• WHAT YOU WILL DO:
What follows is a set of records, each of which is to be written out exactly.

• RECORDS FOR THIS TASK:
========================
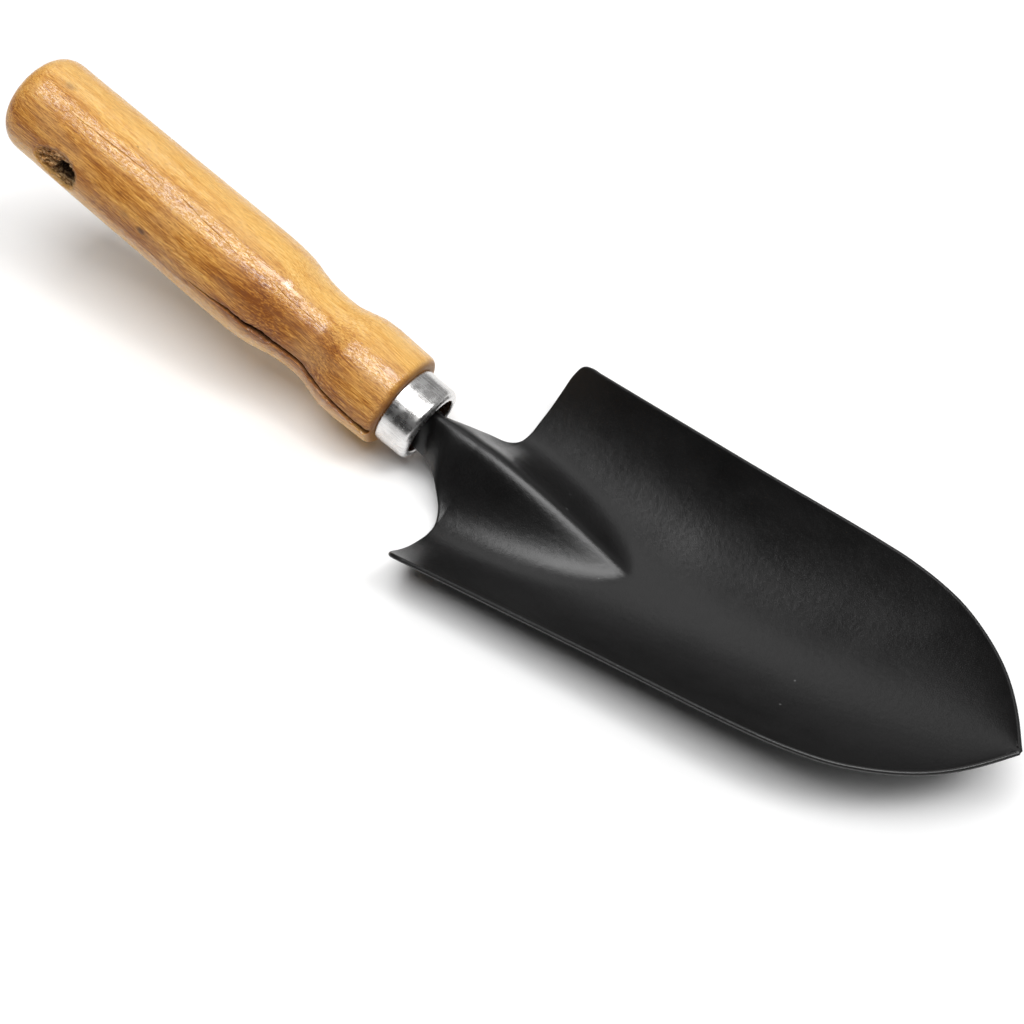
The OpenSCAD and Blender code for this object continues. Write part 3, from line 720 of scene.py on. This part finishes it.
def wood():
    t = Tree("varnished_wood")
    mm = t.vmath("SCALE", t.obj)
    t.t.nodes[-1].inputs["Scale"].default_value = 1000.0
    x, y, z = t.split(mm)
    # slow wander of the grain
    slow = t.noise(t.join(t.math("MULTIPLY", x, .018), t.math("MULTIPLY", y, .05), t.math("MULTIPLY", z, .05)), 1.0, 2.0, .5, 0, "Color")
    wob = t.vmath("MULTIPLY", t.vmath("SUBTRACT", slow, (.5, .5, .5)), (0, 4.0, 4.0))
    _, wy, wz = t.split(wob)
    gy, gz = t.math("ADD", y, wy), t.math("ADD", z, wz)
    fine = t.noise(t.join(t.math("MULTIPLY", x, .15), t.math("MULTIPLY", gy, 3.4), t.math("MULTIPLY", gz, 3.4)), 1.0, 6.0, .70)
    hairs = t.noise(t.join(t.math("MULTIPLY", x, .34), t.math("MULTIPLY", gy, 4.8), t.math("MULTIPLY", gz, 4.8)), 1.0, 4.0, .66)
    broad = t.noise(t.join(t.math("MULTIPLY", x, .022), t.math("MULTIPLY", gy, .42), t.math("MULTIPLY", gz, .42)), 1.0, 3.0, .55)
    cloud = t.noise(t.join(t.math("MULTIPLY", x, .06), t.math("MULTIPLY", y, .16), t.math("MULTIPLY", z, .16)), 1.0, 3.0, .5)
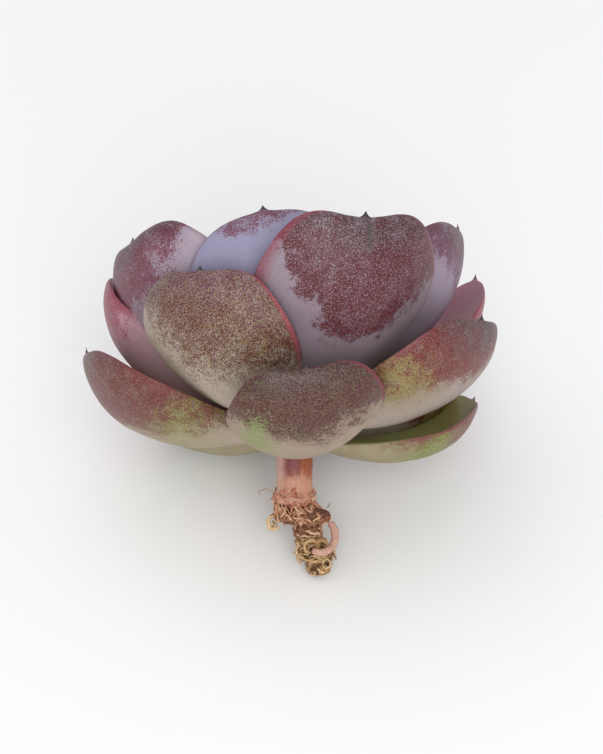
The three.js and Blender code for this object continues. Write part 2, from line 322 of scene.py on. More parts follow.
rng = random.Random(5)
bm = bmesh.new()
for _ in range(SCALES):
    turn = rng.uniform(0, 2 * math.pi)
    height = rng.uniform(-15.6, -12.2)
    lean = rng.uniform(-0.25, 0.25)
    size = rng.uniform(0.4, 1.1)
    peel = rng.uniform(0.0, 0.35)
    route = []
    for i in range(SCALE_STEPS + 1):
        t = i / SCALE_STEPS
        up = height + size * t
        swell = max(0, 1 - ((up - FOOT_HEIGHT) / FOOT_HALF) ** 2)
        radius = FOOT_RADIUS + FOOT_SWELL * swell + peel * t ** 2
        angle = turn + lean * t
        route.append(Vector((radius * math.cos(angle), radius * math.sin(angle), up)))
    add_strand(bm, route, rng.uniform(0.15, 0.5), rng.uniform(0.1, 1), flat=0.25, taper=0.8)
for spike in SPIKES:
    add_strand(bm, [Vector(point) for point in spike], 0.16, 0.2, taper=0.8)
scale_skin = dry_skin("papery_scales", "a4533f", "c58a70", "e2bba4", 0.7)
plant_piece("stem_scales", bm, scale_skin, "stem")


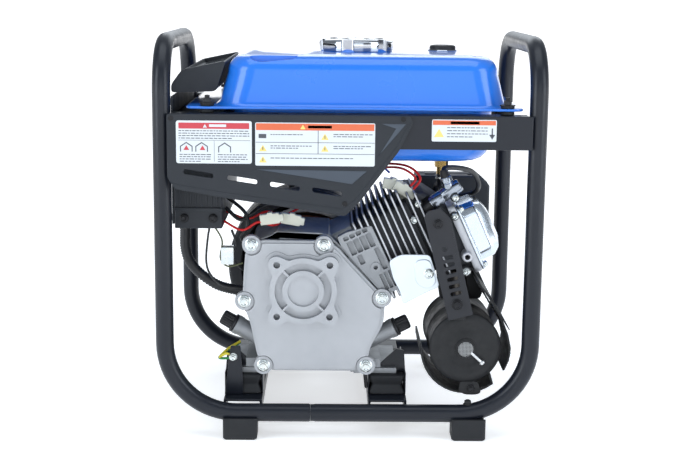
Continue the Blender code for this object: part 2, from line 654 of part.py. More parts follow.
========================
• RESPONSE BELOW:
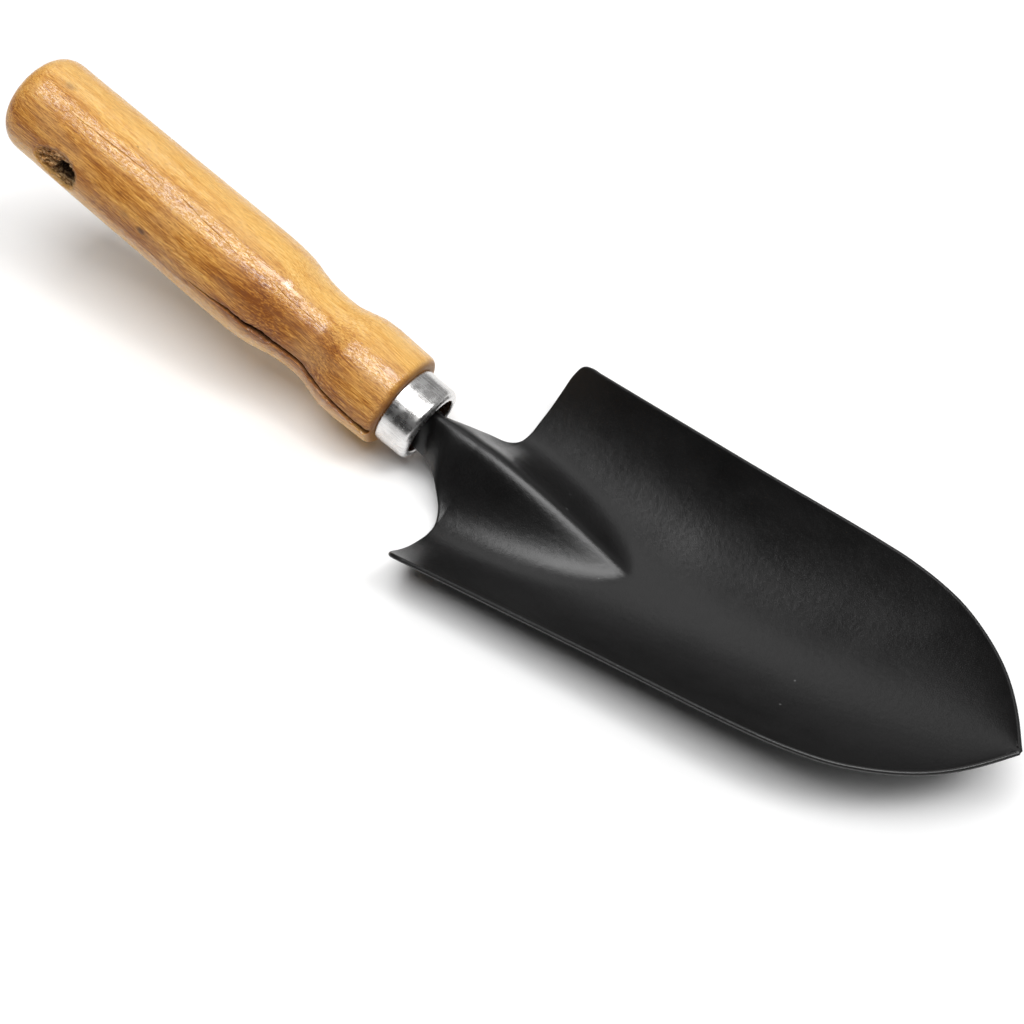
The OpenSCAD and Blender code for this object continues. Write part 3, from line 720 of scene.py on. This part finishes it.
def wood():
    t = Tree("varnished_wood")
    mm = t.vmath("SCALE", t.obj)
    t.t.nodes[-1].inputs["Scale"].default_value = 1000.0
    x, y, z = t.split(mm)
    # slow wander of the grain
    slow = t.noise(t.join(t.math("MULTIPLY", x, .018), t.math("MULTIPLY", y, .05), t.math("MULTIPLY", z, .05)), 1.0, 2.0, .5, 0, "Color")
    wob = t.vmath("MULTIPLY", t.vmath("SUBTRACT", slow, (.5, .5, .5)), (0, 4.0, 4.0))
    _, wy, wz = t.split(wob)
    gy, gz = t.math("ADD", y, wy), t.math("ADD", z, wz)
    fine = t.noise(t.join(t.math("MULTIPLY", x, .15), t.math("MULTIPLY", gy, 3.4), t.math("MULTIPLY", gz, 3.4)), 1.0, 6.0, .70)
    hairs = t.noise(t.join(t.math("MULTIPLY", x, .34), t.math("MULTIPLY", gy, 4.8), t.math("MULTIPLY", gz, 4.8)), 1.0, 4.0, .66)
    broad = t.noise(t.join(t.math("MULTIPLY", x, .022), t.math("MULTIPLY", gy, .42), t.math("MULTIPLY", gz, .42)), 1.0, 3.0, .55)
    cloud = t.noise(t.join(t.math("MULTIPLY", x, .06), t.math("MULTIPLY", y, .16), t.math("MULTIPLY", z, .16)), 1.0, 3.0, .5)
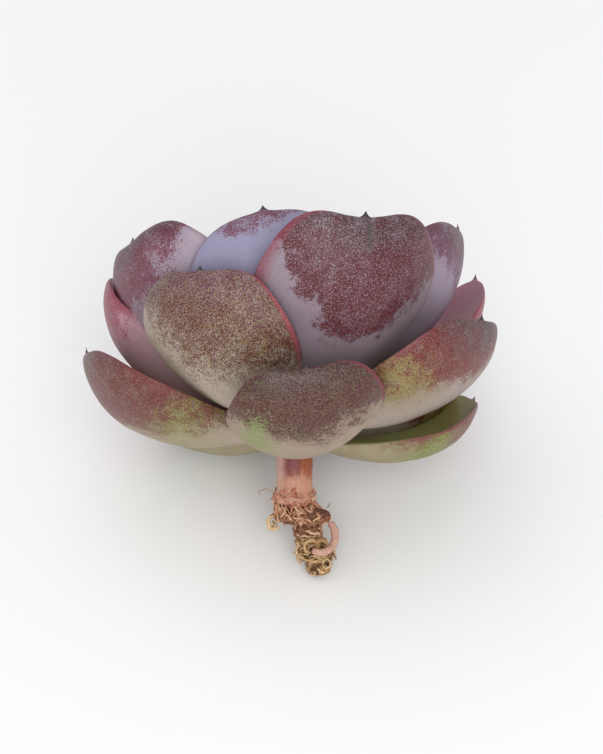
The three.js and Blender code for this object continues. Write part 2, from line 322 of scene.py on. More parts follow.
rng = random.Random(5)
bm = bmesh.new()
for _ in range(SCALES):
    turn = rng.uniform(0, 2 * math.pi)
    height = rng.uniform(-15.6, -12.2)
    lean = rng.uniform(-0.25, 0.25)
    size = rng.uniform(0.4, 1.1)
    peel = rng.uniform(0.0, 0.35)
    route = []
    for i in range(SCALE_STEPS + 1):
        t = i / SCALE_STEPS
        up = height + size * t
        swell = max(0, 1 - ((up - FOOT_HEIGHT) / FOOT_HALF) ** 2)
        radius = FOOT_RADIUS + FOOT_SWELL * swell + peel * t ** 2
        angle = turn + lean * t
        route.append(Vector((radius * math.cos(angle), radius * math.sin(angle), up)))
    add_strand(bm, route, rng.uniform(0.15, 0.5), rng.uniform(0.1, 1), flat=0.25, taper=0.8)
for spike in SPIKES:
    add_strand(bm, [Vector(point) for point in spike], 0.16, 0.2, taper=0.8)
scale_skin = dry_skin("papery_scales", "a4533f", "c58a70", "e2bba4", 0.7)
plant_piece("stem_scales", bm, scale_skin, "stem")


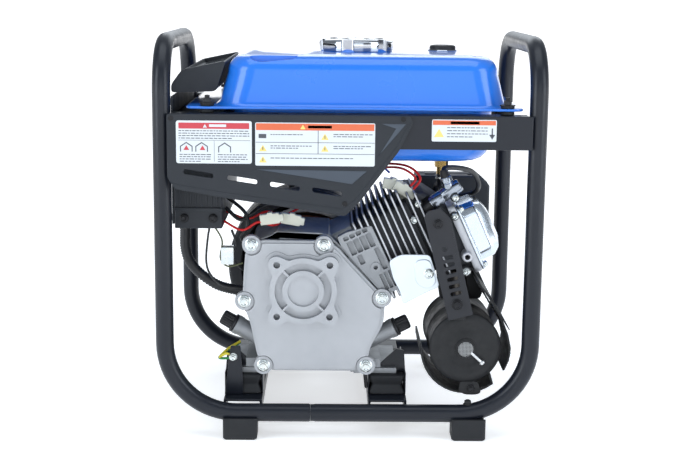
Continue the Blender code for this object: part 2, from line 654 of part.py. More parts follow.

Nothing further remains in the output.